Diverses passerelles

Pour mieux former les étudiants et s’adapter aux besoins du marché, les DUT, actuellement en deux ans, devraient ainsi voir leur cursus allongé à trois ans. Un chantier qui, selon toute vraisemblance, ne débutera pas avant la rentrée 2020. Autre préconisation : les programmes auraient un plus faible caractère national (70 % des contenus, contre 80 % actuellement).

Enfin, diverses passerelles devraient être facilitées tout au long du cycle. Avec la question – que devra trancher le ministère – d’une certification intermédiaire à bac + 2. Un moyen de « sécuriser les parcours », autrement dit de conserver l’attractivité du DUT pour les publics les plus fragiles, qui pourraient être échaudés à l’idée de s’engager dans une voie pour trois années, « que cela soit pour des raisons sociales, financières ou géographiques », précise le rapport.

Ce DUT, plus long mais plus souple, sera « plus adapté à l’individualisation des parcours », souligne Rodolphe Dalle, l’autre rapporteur, président de l’Assemblée des directeurs d’IUT (Adiut). Le réseau attend désormais les décisions du ministère avant de s’atteler à la lourde tâche de refonte de tous les programmes.

Une licence pro étalée

Autre chantier parallèle : la réforme de la licence professionnelle. Ces formations pourraient être étalées sur trois ans (actuellement, ce ne sont que des troisièmes années de licences). Avec, selon les cas, des intégrations possibles en deuxième ou troisième année. Certaines de ces licences pro (les moins spécialisées) s’inséreraient dans les nouveaux parcours en trois ans des DUT. D’autres garderaient leur filière propre.

Reste à savoir quelles conséquences cette réorganisation aura sur le recrutement des grandes écoles.

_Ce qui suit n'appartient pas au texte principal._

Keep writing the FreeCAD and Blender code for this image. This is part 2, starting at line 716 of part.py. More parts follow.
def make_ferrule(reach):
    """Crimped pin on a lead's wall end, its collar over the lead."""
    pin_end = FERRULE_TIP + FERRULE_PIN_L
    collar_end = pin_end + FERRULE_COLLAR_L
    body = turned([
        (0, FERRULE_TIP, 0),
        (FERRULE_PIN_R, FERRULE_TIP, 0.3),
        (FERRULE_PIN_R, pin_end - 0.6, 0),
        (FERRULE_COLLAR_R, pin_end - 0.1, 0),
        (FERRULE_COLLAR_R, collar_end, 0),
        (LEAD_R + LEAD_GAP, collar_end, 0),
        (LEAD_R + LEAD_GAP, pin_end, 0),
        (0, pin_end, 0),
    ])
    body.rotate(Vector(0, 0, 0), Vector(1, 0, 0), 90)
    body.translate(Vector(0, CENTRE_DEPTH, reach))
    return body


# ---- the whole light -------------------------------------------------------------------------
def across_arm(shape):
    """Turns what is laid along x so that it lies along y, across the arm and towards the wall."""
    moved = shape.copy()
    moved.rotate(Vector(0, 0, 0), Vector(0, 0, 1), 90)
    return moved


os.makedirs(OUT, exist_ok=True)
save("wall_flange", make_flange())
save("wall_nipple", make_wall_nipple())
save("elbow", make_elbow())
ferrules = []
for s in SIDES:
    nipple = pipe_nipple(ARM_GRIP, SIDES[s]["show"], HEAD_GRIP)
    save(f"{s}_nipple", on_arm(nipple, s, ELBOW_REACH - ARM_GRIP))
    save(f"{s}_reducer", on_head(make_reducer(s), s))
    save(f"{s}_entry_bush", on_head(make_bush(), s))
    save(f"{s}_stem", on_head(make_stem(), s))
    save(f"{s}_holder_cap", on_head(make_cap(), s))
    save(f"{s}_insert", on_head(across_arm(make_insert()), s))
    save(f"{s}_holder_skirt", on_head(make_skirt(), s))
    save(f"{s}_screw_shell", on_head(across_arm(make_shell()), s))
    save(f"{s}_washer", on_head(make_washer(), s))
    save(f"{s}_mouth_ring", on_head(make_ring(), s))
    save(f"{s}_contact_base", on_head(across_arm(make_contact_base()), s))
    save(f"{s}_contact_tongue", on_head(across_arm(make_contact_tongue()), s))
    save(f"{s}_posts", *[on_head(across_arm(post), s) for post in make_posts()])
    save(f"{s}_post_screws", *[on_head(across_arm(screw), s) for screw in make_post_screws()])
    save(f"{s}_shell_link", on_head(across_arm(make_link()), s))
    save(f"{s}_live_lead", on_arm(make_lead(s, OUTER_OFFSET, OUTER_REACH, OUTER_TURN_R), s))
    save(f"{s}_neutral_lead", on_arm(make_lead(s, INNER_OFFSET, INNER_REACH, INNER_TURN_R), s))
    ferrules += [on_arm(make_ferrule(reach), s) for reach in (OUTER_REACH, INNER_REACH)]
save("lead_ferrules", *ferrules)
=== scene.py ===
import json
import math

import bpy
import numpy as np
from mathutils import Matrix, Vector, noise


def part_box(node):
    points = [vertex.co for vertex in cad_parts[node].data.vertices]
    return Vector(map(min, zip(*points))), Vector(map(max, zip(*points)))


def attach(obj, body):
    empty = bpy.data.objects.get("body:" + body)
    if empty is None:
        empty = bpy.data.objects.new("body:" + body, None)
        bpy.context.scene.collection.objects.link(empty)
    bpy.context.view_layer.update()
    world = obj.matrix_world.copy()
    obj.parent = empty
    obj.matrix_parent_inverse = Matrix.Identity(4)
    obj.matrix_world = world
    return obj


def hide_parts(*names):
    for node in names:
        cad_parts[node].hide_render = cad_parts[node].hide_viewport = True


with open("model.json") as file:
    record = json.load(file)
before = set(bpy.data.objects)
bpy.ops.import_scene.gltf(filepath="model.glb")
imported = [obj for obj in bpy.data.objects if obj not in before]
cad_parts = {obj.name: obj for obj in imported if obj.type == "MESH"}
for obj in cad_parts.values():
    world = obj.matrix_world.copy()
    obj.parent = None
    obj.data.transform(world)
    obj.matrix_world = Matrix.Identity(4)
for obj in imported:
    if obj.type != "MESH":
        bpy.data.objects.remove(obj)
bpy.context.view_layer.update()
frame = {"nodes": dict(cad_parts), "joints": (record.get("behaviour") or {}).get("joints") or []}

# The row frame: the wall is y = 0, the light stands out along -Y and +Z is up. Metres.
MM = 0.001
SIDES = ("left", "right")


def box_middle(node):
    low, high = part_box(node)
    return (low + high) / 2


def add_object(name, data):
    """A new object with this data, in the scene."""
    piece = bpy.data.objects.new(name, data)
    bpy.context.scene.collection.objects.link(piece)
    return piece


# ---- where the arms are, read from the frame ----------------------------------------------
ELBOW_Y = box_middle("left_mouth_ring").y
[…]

Nombre d’entre elles puisent en effet dans les viviers des BTS, DUT et licence pro pour remplir leurs promotions avec des « admissions parallèles », qui constituent souvent plus de la moitié des effectifs. Au lieu d’aller chercher des candidats à la sortie des DUT, « ces écoles pourraient recruter à bac + 2 dans les doubles licences, et développer le recrutement à bac + 3 en licence générale », préconise François Germinet. Ce qui semble convenir au président de l’Adiut : « On ne peut pas demander aux IUT d’être à la fois des acteurs importants de l’insertion professionnelle tout en alimentant de manière significative les écoles en diplômés ! »

Le bachelor en attente d’un « grade de licence »

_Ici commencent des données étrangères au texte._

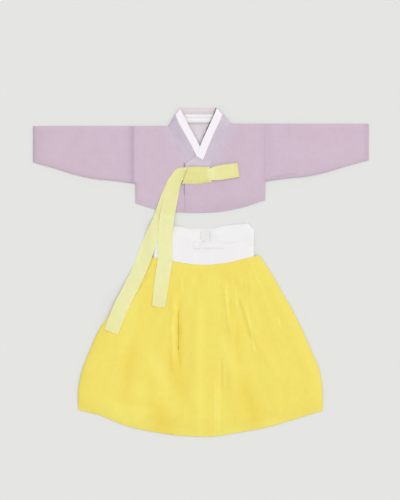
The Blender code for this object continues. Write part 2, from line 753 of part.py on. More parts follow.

Autre sujet brûlant dans ce paysage : le bachelor. Les établissements de la Conférence des grandes écoles (CGE) réclament l’attribution par l’Etat du « grade de licence » (un label de qualité) de leurs programmes bachelor. A la manière du « grade de master » qu’elles ont obtenu pour leurs diplômes bac + 5.

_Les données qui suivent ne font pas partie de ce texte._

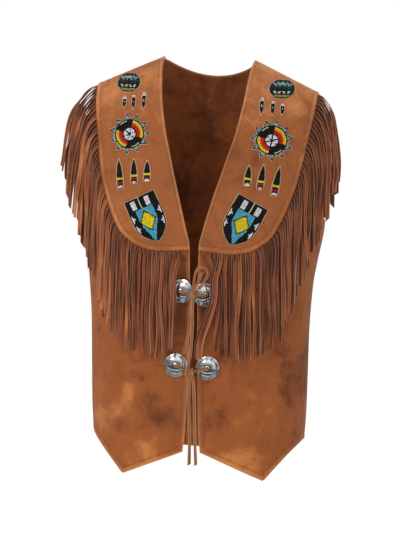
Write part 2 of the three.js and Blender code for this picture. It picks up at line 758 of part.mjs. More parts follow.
// Points of a lace over a concho's face, from its middle hole to the rim nearest the knot.
function armOver(row, knot) {
  const { centre, axis } = conchoSeat(row);
  const flat = vec(knot[0] - row.x, 0, knot[2] - row.z);
  const towards = flat.addScaledVector(axis, -flat.dot(axis)).normalize();
  const clear = LACE.radius + LACE.clear;
  return [[0, 1], [0.25, 0.93], [0.62, 0.62], [1.0, 0.22]].map(([out, high]) => {
    const p = centre.clone()
      .addScaledVector(towards, out * CONCHO.radius)
      .addScaledVector(axis, high * CONCHO.height + clear);
    return [p.x - lean(p.z), p.y, p.z];
  });
}

const KNOTS = {
  upper: { centre: [0.5, -137, -378], radii: [5.5, 4, 5] },
  lower: { centre: [-1, -125.5, -501], radii: [6, 4, 5.5] },
};
const BOW_LOOP = [
  [0.5, -137, -378], [3, -137, -362], [5.5, -135, -345], [10, -133, -335], [17, -132.5, -336],
  [21, -133, -344], [17, -134.5, -357], [8, -136.5, -370], [0.5, -137, -378]];
const BOW_END = [[0.5, -137, -378], [6, -140.5, -366], [11, -140.5, -354], [15, -139, -343]];

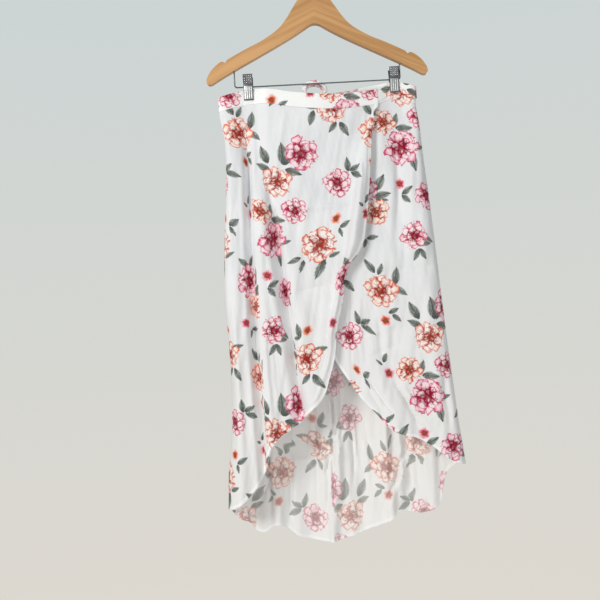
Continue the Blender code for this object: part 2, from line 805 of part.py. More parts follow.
def clip(side, clip_x, front_layers, back_layers, finish):
    """Two sheet metal jaws on the barrel of a spring, which is threaded on the bar."""
    half = JAW_WIDTH / 2
    for name, facing, layers in (("front", FRONT, front_layers), ("back", BACK, back_layers)):
        tip_depth = layers + SEAM_GAP
        columns = []
        for x in (clip_x - half, clip_x + half):
            columns.append([(x, y, -drop) for y, drop in jaw_profile(facing, tip_depth)])
        points = np.array(columns).transpose(1, 0, 2)
        sheet(f"clip_{side}_{name}_jaw", points, JAW_SHEET, finish)
    name = f"clip_{side}_barrel"
    bore = BAR_WIRE / 2 + SEAM_GAP
    end = BARREL_LENGTH / 2
    profile = [(BARREL_RADIUS, end), (BARREL_RADIUS, -end), (bore, -end), (bore, end)]
    mesh = bpy.data.meshes.new(name)
    mesh.from_pydata([(r * MM, 0, z * MM) for r, z in profile], [(0, 1), (1, 2), (2, 3), (3, 0)], [])
    barrel = add_object(name, mesh, finish)
    turn = barrel.modifiers.new("Turned", "SCREW")
    turn.steps = turn.render_steps = BARREL_SIDES
    turn.use_merge_vertices = True
    turn.merge_threshold = MERGE_DISTANCE
    barrel.rotation_euler = (0, math.radians(90), 0)
    barrel.location = (clip_x * MM, 0, -BAR_DROP * MM)


# ---- everything --------------------------------------------------------------------------------

for old in list(bpy.data.objects):
    bpy.data.objects.remove(old)

parts = bpy.data.collections.new("wrap_skirt_on_hanger")
cutters = bpy.data.collections.new("cutters")
bpy.context.scene.collection.children.link(parts)
bpy.context.scene.collection.children.link(cutters)

cloth = material("cloth", CLOTH_WHITE, 0.85)
wood_finish = material("wood", WOOD_COLOUR, 0.45)
chrome = material("chrome", STEEL_COLOUR, 0.2, 1.0)
dark_steel = material("dark_steel", BAR_COLOUR, 0.4, 1.0)

over_front(cloth)
under_front(cloth)
back(cloth)
waistband(cloth)
ties(cloth)
knot(cloth)
tie_loop(cloth)
tie_tails(cloth)

hanger_wood(wood_finish)
wire("hanger_hook", hook_route(), HOOK_WIRE, chrome)
wire("hanger_bar", bar_route(), BAR_WIRE, dark_steel)
one_layer = PINCH_DEPTH + BAND_WALL / 2
with_tie = one_layer + SEAM_GAP + TIE_WALL
clip("left", LEFT_CLIP_X, one_layer, with_tie, chrome)
clip("right", RIGHT_CLIP_X, with_tie, with_tie, chrome)
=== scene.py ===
"""Looks of the wrap skirt on its clip hanger, as a Blender add-on that runs as a script.

Frame: +Z up, the front of the skirt faces -Y, +X is to the right of someone looking at the front.
The origin is the inside of the top of the hanger's hook. Lengths in the tables are millimetres. A
drop is how far something lies below the origin, and a depth how far a layer of cloth stands out
from the plane y = 0, towards the front or the back. MM makes metres.
"""

import json
import math
from collections import namedtuple

import bmesh
import bpy
import numpy as np
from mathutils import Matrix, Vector

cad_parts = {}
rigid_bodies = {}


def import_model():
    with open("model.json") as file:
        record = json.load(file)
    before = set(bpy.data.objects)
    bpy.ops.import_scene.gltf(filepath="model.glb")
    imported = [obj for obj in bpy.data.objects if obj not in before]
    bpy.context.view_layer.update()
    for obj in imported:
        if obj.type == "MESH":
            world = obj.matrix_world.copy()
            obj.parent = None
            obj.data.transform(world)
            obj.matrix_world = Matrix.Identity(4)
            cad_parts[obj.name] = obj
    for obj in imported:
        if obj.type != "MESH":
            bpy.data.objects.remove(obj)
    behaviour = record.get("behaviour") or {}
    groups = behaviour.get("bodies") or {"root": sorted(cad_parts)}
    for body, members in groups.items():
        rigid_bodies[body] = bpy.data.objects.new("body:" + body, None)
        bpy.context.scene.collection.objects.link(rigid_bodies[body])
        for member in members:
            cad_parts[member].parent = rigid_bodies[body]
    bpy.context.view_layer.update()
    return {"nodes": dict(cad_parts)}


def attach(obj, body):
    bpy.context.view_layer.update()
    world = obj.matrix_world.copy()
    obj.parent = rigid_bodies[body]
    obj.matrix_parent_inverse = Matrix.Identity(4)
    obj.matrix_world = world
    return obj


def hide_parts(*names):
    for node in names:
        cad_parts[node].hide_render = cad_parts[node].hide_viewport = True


bl_info = {
    "name": "Wrap Skirt on a Clip Hanger",
    "version": (1, 0, 0),
    "blender": (4, 5, 0),
    "location": "View3D > Sidebar > Skirt",
    "description": "Sews a printed wrap skirt and hangs it on a wooden clip hanger",
    "category": "Add Mesh",
}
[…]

Lire aussi : Le bachelor, une licence très privée ?

Les bachelors, cursus postbac en trois ou quatre ans, se sont énormément développés ces dernières années dans les écoles de commerce et d’ingénieurs. Leurs diplômés peinent parfois à poursuivre leurs études, en cycle master à l’université ou à l’étranger, faute de reconnaissance officielle de leur diplôme dans le système public. Et les familles peuvent être désorientées par une offre privée foisonnante et peu contrôlée. Ce dossier est porté par la CGE depuis plusieurs années, et le ministère de l’enseignement supérieur semble désormais prêt à l’étudier.

« Diplôme roi »

« Le bachelor est venu rebattre les cartes, avec une forte appétence des jeunes et des familles, mais aussi des entreprises, pour ces formations », reconnaît François Germinet. Mais les rapporteurs se montrent très prudents envers ces formations coûteuses, qui entrent clairement en concurrence avec les DUT, les BTS et les licences. Leurs arguments : ces bachelors sont des formations très hétéroclites du point de vue de leur qualité. L’usage du terme « bachelor » n’est en effet pas protégé (contrairement à celui de master). « Les bachelors se développent, y compris dans des établissements hors de la Conférence des grandes écoles », constate Anne-Lucie Wack, la présidente de la CGE.

« Il faut qu’un système d’accréditation garantisse la qualité de ces formations et devienne un gage de confiance pour les familles », Anne-Lucie Wack

« Ce n’est guère étonnant, c’est le diplôme roi à l’international. Il faut qu’un système d’accréditation garantisse la qualité de ces formations et devienne un gage de confiance pour les familles. » Ces formations seraient examinées par l’Etat selon plusieurs critères – encore à déterminer –, à commencer par la qualité académique, les liens avec l’entreprise ou le niveau d’insertion professionnelle. Ce dossier est désormais entre les mains de Jacques Biot, ancien président de Polytechnique, et Patrick Lévy, président de l’université de Grenoble-Alpes, chargés par Frédérique Vidal de rendre un rapport sur le sujet courant février.